→ What this task involves
Output exactly, and only, the lines from the line containing "Continue the build123d" through the line containing "# plastic mirrors", both included.

→ Extracted data
◆ ◆ ◆ ◆ ◆ ◆ ◆

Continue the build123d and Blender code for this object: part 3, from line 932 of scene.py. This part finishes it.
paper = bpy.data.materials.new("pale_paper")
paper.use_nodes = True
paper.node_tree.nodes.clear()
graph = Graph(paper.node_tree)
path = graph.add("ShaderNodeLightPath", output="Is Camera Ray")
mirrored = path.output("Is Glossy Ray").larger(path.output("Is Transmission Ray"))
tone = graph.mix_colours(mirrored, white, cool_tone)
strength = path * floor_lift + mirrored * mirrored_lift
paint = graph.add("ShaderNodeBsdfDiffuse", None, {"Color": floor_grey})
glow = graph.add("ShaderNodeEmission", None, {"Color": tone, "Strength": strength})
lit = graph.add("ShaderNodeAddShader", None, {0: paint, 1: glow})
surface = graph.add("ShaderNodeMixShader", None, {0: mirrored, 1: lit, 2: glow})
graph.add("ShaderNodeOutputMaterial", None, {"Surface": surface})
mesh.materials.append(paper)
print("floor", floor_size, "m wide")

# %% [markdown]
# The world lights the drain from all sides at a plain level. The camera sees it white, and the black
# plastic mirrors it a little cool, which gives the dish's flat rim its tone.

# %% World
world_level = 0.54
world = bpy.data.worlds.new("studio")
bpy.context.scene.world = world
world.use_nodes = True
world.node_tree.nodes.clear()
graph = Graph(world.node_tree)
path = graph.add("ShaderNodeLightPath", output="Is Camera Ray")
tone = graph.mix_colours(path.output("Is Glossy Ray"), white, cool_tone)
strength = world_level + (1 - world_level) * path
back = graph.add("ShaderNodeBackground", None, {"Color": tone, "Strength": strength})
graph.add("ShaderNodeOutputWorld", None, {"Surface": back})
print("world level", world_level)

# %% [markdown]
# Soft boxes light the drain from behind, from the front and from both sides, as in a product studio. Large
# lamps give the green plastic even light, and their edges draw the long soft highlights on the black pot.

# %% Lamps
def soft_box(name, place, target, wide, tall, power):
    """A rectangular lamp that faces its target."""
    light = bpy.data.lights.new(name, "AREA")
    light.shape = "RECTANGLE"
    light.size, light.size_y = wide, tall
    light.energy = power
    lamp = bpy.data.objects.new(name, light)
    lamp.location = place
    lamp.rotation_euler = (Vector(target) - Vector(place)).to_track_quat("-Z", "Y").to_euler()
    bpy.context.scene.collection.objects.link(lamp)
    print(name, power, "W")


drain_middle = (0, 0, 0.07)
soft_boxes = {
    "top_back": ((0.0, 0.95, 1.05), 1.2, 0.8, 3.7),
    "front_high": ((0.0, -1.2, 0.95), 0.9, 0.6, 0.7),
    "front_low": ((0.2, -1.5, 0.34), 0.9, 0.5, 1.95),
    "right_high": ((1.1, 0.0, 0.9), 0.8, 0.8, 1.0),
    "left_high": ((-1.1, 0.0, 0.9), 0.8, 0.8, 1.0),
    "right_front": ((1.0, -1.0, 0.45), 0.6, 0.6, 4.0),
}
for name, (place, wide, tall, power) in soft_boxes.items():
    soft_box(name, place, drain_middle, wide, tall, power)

◆ ◆ ◆ ◆ ◆ ◆ ◆

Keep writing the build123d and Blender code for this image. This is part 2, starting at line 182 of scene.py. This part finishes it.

◆ ◆ ◆ ◆ ◆ ◆ ◆

→ Answer to the task
Continue the build123d and Blender code for this object: part 3, from line 932 of scene.py. This part finishes it.
paper = bpy.data.materials.new("pale_paper")
paper.use_nodes = True
paper.node_tree.nodes.clear()
graph = Graph(paper.node_tree)
path = graph.add("ShaderNodeLightPath", output="Is Camera Ray")
mirrored = path.output("Is Glossy Ray").larger(path.output("Is Transmission Ray"))
tone = graph.mix_colours(mirrored, white, cool_tone)
strength = path * floor_lift + mirrored * mirrored_lift
paint = graph.add("ShaderNodeBsdfDiffuse", None, {"Color": floor_grey})
glow = graph.add("ShaderNodeEmission", None, {"Color": tone, "Strength": strength})
lit = graph.add("ShaderNodeAddShader", None, {0: paint, 1: glow})
surface = graph.add("ShaderNodeMixShader", None, {0: mirrored, 1: lit, 2: glow})
graph.add("ShaderNodeOutputMaterial", None, {"Surface": surface})
mesh.materials.append(paper)
print("floor", floor_size, "m wide")

# %% [markdown]
# The world lights the drain from all sides at a plain level. The camera sees it white, and the black
# plastic mirrors it a little cool, which gives the dish's flat rim its tone.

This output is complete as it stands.